TASK GOAL
Repeat verbatim every line of the material, beginning at the line that holds "Reconstruct the object" and ending at its last line.

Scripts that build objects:

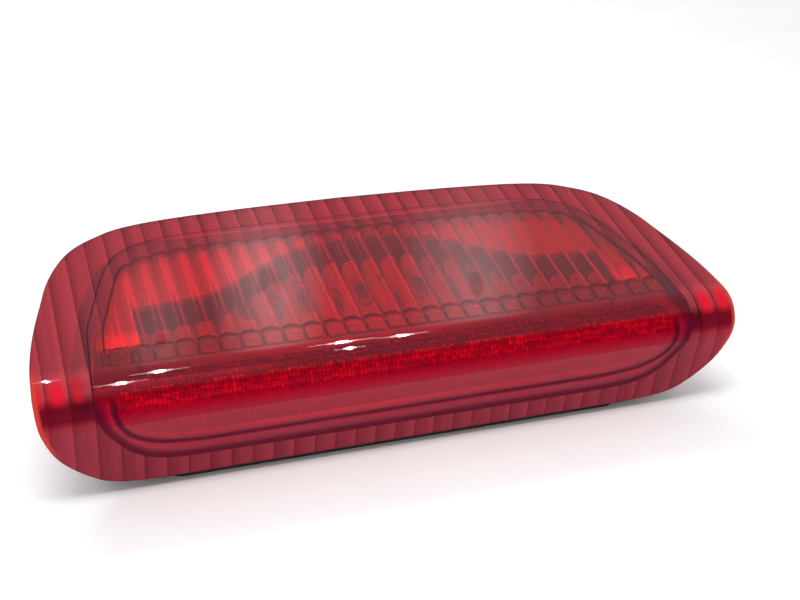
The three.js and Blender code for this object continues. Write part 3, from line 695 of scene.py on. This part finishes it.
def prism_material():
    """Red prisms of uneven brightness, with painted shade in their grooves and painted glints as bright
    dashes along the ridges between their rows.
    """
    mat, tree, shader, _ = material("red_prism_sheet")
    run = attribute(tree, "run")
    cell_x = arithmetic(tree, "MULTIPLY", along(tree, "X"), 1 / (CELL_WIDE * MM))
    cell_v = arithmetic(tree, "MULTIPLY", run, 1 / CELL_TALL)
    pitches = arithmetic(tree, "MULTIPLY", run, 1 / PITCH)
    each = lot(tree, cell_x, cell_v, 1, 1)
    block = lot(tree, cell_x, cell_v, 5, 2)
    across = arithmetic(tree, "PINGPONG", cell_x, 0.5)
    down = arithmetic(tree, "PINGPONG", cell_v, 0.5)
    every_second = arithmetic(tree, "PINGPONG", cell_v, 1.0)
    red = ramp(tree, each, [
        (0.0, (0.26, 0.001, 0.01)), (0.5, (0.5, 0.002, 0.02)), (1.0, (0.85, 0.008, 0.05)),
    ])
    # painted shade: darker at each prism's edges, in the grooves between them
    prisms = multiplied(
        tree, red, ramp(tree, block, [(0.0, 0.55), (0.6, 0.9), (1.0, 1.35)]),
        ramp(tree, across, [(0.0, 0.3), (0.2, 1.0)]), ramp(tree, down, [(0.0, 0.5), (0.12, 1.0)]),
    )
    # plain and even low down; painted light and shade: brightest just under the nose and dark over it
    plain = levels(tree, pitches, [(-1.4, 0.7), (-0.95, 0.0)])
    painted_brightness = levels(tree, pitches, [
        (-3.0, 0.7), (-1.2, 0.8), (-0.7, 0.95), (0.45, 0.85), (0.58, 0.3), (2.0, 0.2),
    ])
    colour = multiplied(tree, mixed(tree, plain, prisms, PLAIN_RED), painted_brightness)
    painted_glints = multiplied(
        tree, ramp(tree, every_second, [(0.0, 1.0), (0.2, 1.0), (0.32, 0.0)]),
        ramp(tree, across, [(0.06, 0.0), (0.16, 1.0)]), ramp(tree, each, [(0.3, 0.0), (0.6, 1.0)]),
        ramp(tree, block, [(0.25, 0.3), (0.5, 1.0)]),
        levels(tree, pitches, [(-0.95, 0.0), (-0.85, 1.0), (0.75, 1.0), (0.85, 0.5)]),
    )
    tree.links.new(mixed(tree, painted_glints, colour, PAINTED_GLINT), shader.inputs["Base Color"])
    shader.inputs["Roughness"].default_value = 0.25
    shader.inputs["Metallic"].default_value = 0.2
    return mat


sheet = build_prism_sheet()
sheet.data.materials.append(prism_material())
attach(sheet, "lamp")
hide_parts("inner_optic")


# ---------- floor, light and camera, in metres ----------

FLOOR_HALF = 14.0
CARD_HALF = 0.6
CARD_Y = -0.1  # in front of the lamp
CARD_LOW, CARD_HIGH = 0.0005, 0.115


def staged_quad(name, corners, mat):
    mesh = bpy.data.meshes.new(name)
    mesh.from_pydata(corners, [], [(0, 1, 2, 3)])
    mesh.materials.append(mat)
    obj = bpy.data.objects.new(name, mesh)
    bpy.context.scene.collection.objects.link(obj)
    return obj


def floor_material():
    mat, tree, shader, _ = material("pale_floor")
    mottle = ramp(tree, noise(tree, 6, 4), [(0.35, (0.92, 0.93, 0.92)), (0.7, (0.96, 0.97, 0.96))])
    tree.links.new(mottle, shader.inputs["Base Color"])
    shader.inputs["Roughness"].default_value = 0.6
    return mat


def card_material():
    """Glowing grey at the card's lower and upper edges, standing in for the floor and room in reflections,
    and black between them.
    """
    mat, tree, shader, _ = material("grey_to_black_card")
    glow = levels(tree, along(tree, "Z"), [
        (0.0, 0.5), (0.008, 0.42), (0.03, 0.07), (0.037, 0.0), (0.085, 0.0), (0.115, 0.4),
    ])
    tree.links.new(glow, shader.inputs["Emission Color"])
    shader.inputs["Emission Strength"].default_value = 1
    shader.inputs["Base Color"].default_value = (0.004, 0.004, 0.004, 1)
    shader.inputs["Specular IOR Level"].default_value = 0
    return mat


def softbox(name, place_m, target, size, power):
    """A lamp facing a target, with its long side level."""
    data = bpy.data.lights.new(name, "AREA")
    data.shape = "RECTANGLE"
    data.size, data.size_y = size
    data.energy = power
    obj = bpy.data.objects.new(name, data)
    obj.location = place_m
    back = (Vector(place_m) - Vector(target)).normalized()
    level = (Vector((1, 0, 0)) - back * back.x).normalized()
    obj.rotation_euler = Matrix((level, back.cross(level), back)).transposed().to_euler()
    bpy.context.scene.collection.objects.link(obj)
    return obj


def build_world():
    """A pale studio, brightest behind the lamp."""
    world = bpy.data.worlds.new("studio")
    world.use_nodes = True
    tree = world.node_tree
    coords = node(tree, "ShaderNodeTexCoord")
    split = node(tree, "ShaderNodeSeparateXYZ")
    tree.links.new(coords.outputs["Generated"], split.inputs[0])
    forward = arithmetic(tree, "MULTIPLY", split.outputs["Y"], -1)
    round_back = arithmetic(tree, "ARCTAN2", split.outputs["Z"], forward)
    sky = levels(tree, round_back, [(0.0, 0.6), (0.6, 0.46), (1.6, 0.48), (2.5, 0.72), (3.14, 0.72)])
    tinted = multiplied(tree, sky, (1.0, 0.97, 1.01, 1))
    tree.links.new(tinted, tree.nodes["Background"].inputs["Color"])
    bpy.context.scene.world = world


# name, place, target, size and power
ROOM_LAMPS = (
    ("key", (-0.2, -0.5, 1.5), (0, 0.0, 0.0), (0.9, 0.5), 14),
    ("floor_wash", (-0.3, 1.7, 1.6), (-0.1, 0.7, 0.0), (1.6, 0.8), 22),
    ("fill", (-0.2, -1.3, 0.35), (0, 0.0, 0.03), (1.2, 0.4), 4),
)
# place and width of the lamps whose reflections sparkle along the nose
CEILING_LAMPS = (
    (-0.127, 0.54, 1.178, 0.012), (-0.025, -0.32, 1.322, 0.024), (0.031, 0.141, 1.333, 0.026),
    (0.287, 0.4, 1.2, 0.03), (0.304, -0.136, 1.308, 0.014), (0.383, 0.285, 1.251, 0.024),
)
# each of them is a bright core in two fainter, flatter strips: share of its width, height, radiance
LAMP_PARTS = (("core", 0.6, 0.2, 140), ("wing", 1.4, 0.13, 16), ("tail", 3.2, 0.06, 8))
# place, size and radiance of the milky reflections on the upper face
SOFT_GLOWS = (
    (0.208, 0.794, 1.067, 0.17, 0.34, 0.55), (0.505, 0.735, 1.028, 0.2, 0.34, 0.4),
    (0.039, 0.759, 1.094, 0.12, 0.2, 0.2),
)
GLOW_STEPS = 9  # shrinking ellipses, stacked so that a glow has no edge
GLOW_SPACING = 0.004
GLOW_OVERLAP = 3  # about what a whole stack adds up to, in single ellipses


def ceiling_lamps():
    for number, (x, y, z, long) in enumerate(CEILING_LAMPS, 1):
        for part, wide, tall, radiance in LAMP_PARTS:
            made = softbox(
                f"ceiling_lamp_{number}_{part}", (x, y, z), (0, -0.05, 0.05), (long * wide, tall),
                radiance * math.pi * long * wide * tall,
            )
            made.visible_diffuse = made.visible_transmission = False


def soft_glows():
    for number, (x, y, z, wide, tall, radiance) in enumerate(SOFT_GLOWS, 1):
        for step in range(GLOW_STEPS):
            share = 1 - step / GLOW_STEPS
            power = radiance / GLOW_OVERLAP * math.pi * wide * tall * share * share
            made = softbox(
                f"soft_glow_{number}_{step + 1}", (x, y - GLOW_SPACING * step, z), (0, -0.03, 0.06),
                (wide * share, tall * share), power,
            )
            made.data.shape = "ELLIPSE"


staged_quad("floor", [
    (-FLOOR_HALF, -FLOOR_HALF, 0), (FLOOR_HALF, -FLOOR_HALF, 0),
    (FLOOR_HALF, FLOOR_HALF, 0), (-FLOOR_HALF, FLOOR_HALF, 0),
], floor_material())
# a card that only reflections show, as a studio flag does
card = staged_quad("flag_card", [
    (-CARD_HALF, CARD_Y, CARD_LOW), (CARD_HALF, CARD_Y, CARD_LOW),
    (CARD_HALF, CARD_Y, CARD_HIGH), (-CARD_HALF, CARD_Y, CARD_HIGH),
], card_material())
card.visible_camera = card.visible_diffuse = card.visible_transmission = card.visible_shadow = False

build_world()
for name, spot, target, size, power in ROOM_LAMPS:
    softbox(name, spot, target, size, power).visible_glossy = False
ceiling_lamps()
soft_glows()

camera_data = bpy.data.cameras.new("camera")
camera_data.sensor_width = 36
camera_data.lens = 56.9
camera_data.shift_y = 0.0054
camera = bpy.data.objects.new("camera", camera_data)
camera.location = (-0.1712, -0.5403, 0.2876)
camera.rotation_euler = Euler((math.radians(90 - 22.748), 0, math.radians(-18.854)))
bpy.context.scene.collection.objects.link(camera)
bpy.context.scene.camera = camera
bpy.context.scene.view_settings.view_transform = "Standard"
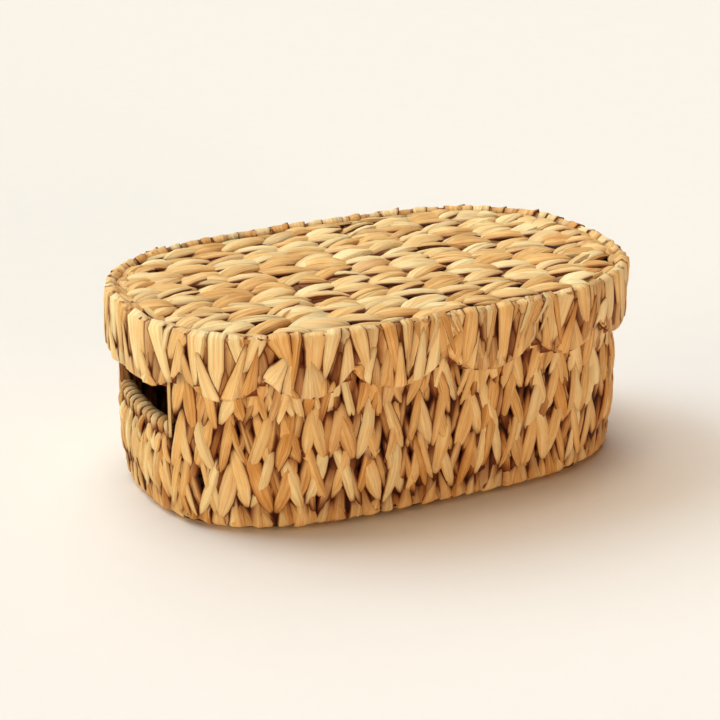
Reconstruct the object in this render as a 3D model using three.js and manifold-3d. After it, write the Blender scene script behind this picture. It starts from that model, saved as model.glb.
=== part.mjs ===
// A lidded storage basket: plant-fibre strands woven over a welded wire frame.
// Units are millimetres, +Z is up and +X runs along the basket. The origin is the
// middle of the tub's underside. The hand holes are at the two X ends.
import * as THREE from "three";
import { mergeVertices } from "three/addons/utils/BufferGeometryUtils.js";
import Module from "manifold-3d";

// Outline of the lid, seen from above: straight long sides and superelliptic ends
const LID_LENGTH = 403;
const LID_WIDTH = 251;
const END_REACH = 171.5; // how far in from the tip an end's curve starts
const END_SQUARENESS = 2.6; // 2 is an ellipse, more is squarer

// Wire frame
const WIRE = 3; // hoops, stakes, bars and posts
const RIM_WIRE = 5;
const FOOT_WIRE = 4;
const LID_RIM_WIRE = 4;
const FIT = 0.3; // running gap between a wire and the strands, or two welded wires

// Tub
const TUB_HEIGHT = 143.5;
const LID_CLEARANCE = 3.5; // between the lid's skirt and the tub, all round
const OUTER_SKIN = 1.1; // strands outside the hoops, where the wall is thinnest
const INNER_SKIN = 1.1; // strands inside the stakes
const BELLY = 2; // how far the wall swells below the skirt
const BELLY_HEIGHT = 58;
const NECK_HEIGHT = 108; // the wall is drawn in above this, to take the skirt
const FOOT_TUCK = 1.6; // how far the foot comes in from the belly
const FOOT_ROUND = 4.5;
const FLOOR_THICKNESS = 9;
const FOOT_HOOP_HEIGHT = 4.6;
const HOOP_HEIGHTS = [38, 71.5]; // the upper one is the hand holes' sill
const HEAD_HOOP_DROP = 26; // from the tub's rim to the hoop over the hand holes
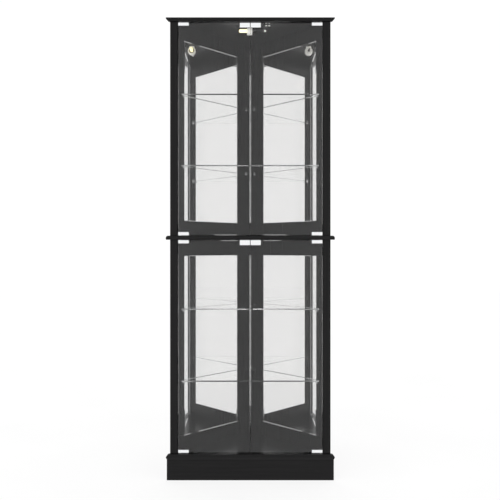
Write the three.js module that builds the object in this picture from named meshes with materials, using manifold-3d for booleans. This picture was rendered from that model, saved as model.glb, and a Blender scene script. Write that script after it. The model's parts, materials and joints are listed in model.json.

WRITTEN REPLY
Reconstruct the object in this render as a 3D model using three.js and manifold-3d. After it, write the Blender scene script behind this picture. It starts from that model, saved as model.glb.
=== part.mjs ===
// A lidded storage basket: plant-fibre strands woven over a welded wire frame.
// Units are millimetres, +Z is up and +X runs along the basket. The origin is the
// middle of the tub's underside. The hand holes are at the two X ends.
import * as THREE from "three";
import { mergeVertices } from "three/addons/utils/BufferGeometryUtils.js";
import Module from "manifold-3d";

// Outline of the lid, seen from above: straight long sides and superelliptic ends
const LID_LENGTH = 403;
const LID_WIDTH = 251;
const END_REACH = 171.5; // how far in from the tip an end's curve starts
const END_SQUARENESS = 2.6; // 2 is an ellipse, more is squarer

// Wire frame
const WIRE = 3; // hoops, stakes, bars and posts
const RIM_WIRE = 5;
const FOOT_WIRE = 4;
const LID_RIM_WIRE = 4;
const FIT = 0.3; // running gap between a wire and the strands, or two welded wires

// Tub
const TUB_HEIGHT = 143.5;
const LID_CLEARANCE = 3.5; // between the lid's skirt and the tub, all round
const OUTER_SKIN = 1.1; // strands outside the hoops, where the wall is thinnest
const INNER_SKIN = 1.1; // strands inside the stakes
const BELLY = 2; // how far the wall swells below the skirt
const BELLY_HEIGHT = 58;
const NECK_HEIGHT = 108; // the wall is drawn in above this, to take the skirt
const FOOT_TUCK = 1.6; // how far the foot comes in from the belly
const FOOT_ROUND = 4.5;
const FLOOR_THICKNESS = 9;
const FOOT_HOOP_HEIGHT = 4.6;
const HOOP_HEIGHTS = [38, 71.5]; // the upper one is the hand holes' sill
const HEAD_HOOP_DROP = 26; // from the tub's rim to the hoop over the hand holes
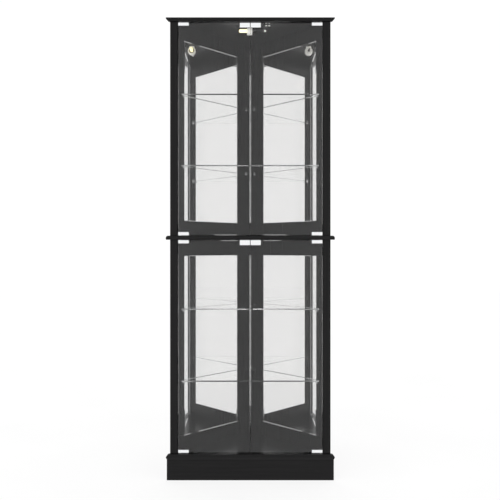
Write the three.js module that builds the object in this picture from named meshes with materials, using manifold-3d for booleans. This picture was rendered from that model, saved as model.glb, and a Blender scene script. Write that script after it. The model's parts, materials and joints are listed in model.json.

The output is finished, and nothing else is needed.